Bixby’s point of contention stemmed from what he perceived as nuisances, such as vehicles on blocks for long periods of times or junk vehicles remaining in the same spot for extended periods of time.
For full wording of the ordinance sections that were scrapped at Monday’s meeting, log on to tonganoxiemirror.com.
In other business, the council:
• Heard from Pat Sparks, who lives on East Fourth Street. Sparks said he has 300 to 400 geese on his property and was requesting permission to shoot off exploding shells. He said he’s trying to locate such a projectile.
“I’m not killing them; I’m just trying to get rid of them,” Sparks said.
Councilmember Jason Ward asked whether the geese would leave permanently.
“Where they’re hatched, they come back to,” Sparks said.
The council unanimously approved allowing Sparks to work with the city attorney in dispatching the geese upon Chief Kenny Carpenter’s approval of information.
• Entered into agreement with BG Consultants to provide work on Fourth Street improvements not to exceed $50,250. The scope of work will be: providing full-time construction observation services; assisting the city with administration of the construction contract; providing qualified full-time personnel to assist with construction observation; attending a pre-construction meeting for the project; and offering consultation regarding shop drawings for materials.
Brian Kingsley with BG Consultants said they would be consulting at the site as needed, which could mean part-time.
It was noted the agreement was not included in the bid for Fourth Street, but could be rolled into a bond issue.
The measure passed, 3-1, with council member Tom Putthoff voting against it.
“I still like the council to put this on the shelf due to cost and budgetary items we discussed last budget session,” Putthoff said. “I just don’t think the city of Tonganoxie has money to do this project. It’s for the welfare on the city.”

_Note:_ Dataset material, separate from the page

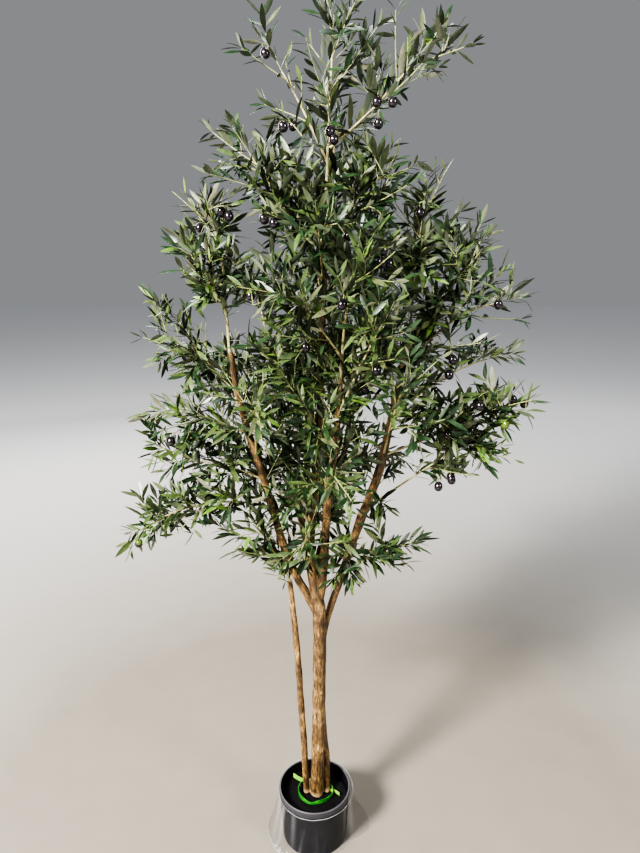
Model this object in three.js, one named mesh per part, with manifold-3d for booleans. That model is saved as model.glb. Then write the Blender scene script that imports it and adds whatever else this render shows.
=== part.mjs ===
// A potted artificial olive tree, 2.1 m tall: three stems in a small black pot, the boughs that fork from
// the main stem, and sprays of narrow leaves that grow from stems and boughs on all sides.
// Millimetres, +Z up, front towards -Y, origin at the middle of the pot's flat underside.
import * as THREE from "three";
import { mergeVertices } from "three/addons/utils/BufferGeometryUtils.js";
import Module from "manifold-3d";

const wasm = await Module();
wasm.setup();

const clearance = 0.3; // between pieces that meet
const finest = 0.05; // what a cut or a join leaves smaller than this is smoothed away

const pot = {
  height: 157,
  footRadius: 90,
  wallRadius: 97.5, // below the lip
  lipRadius: 100,
  lipHeight: 18,
  wall: 2.5,
  bevel: 2,
  sides: 28,
};
const fillTop = 127; // the ballast stops this far above the underside, and the stems stand on it
const tie = { centre: [2, -1], radii: [50, 39], height: 14, thick: 2, steps: 16 };
const tieTails = [
  { from: [-21, 31], to: [-62, 62] },
  { from: [46, 6], to: [70, -11] },
];
const film = {
  wall: 0.8,
  // from its upper edge to its hem: the height, how far its inside stands off the pot's lip there, and how
  // much of the hem's reach is added
  profile: [
    [147, 2.6, 0],
    [139, 0.8, 0],
    [100, 0.8, 0.2],
    [45, 0.8, 0.55],
    [1, 0.8, 1],
  ],
  // how far the hem reaches, every 30 degrees from the right by way of the back
  hem: [54, 58, 42, 30, 28, 30, 33, 25, 14, 7, 2, 0],
  slant: 8, // how far the edge dips in front and rises behind
  sway: 5, // how far the edge stands off on the right
  folds: 7,
  foldDepth: 0.02, // of the radius, at the hem
};

// Each waypoint of a limb is x, y, z and the limb's radius there.
const limbs = [
  {
    name: "main_stem",
    sides: 10,
    rings: 17,
    path: [
      [6, 0, fillTop + clearance, 18],
      [12, 0, 420, 17.5],
      [13, 0, 700, 18],
      [-10, 4, 880, 12],
      [10, 10, 1110, 10],
      [19, 6, 1390, 8],
      [26, 0, 1600, 6],
      [32, 0, 1830, 3.2],
    ],
  },
  {
    name: "right_stem",
    sides: 8,
    rings: 13,
    path: [
      [34, 9, fillTop + clearance, 10.5],
      [32, 22, 230, 10],
      [23, 28, 340, 9.8],
      [18, 30, 470, 9.5],
      [26, 29, 630, 9.5],
      [68, 16, 790, 10],
      [109, 10, 935, 11.5],
      [159, 4, 1083, 11],
      [194, 0, 1270, 8.5],
      [219, 0, 1400, 5],
    ],
  },
  {
    name: "left_stem",
    sides: 8,
    rings: 7,
    path: [
      [-22, 6, fillTop + clearance, 9.5],
      [-34, 4, 380, 9],
      [-48, 2, 620, 8.5],
      [-63, 0, 795, 7],
    ],
  },
  {
    name: "left_bough",
    parent: "main_stem",
    sides: 8,
    rings: 11,
    path: [
      [12, 0, 690, 12],
      [-67, -4, 863, 10],
      [-123, -10, 1075, 9.5],
      [-174, -12, 1261, 8],
      [-192, -7, 1375, 6.8],
      [-196, -6, 1402, 4.8],
      [-205, 0, 1600, 3.5],
    ],
  },
  {
    name: "middle_bough",
    parent: "main_stem",
    sides: 7,
    rings: 9,
    path: [
      [14, 0, 730, 12],
      [26, -16, 860, 11],
      [34, -45, 1050, 10],
      [53, -65, 1198, 8],
      [67, -84, 1440, 3.5],
    ],
  },
  {
    name: "back_left_bough",
    parent: "main_stem",
    sides: 7,
    rings: 8,
    path: [
      [4, 6, 750, 11],
      [-28, 62, 910, 10],
      [-78, 135, 1100, 8],
      [-121, 195, 1380, 4],
    ],
  },
  {
    name: "back_right_bough",
    parent: "main_stem",
    sides: 7,
    rings: 8,
    path: [
      [0, 2, 800, 11],
      [36, 60, 940, 9.5],
      [82, 125, 1120, 8],
      [122, 185, 1400, 4],
    ],
  },
];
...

• Unanimously approved the Feb. 9 meeting minutes.
• Tabled discussion concerning an ordinance repealing and replacing Chapter XI (public offenses) and adopting the Uniform Public Offense Code, Edition 2009.
• Approved, 4-0, entering into a contract with GeoSource for $3,000 for borings and geologies associated with the Pleasant Street Bridge replacement project. For one bore hole, the cost would be $2,500.
“For $500, I think it’s well worth the inspection,” councilmember Jim Truesdell said.
• Discussed fireworks funding for Tonganoxie Days. The council opted not to revisit the idea of spending city funds for fireworks, which would cost an expected $7,000. Funding was not included in the 2010 budget. After this past summer’s fireworks display, donations totaling about $1,700 have been given for a possible display this June. Costs of fireworks will increase by 5-10 percent by March 1, according to the technician who has done the event previously.
• Repealed Ordinance No. 1294 and approved No. 1295. The original ordinance annexed land into the city, but there was an error in the legal description of the Tonganoxie Recreation Commission land. The new ordinance corrected the error. The council approved, 3-0, with councilmember Tom Putthoff abstaining because of his employment with the recreation commission.
• Opted not to purchase sponsorship for the League of Kansas Municipalities’ 100th anniversary celebration. Sponsorship ranges from $1,000-$5,000.
• Met in executive session for 10 minutes to discuss attorney-client privilege. City Attorney Mike Kelly and assistant city administrator Kathy Bard met with the council during the closed-door session.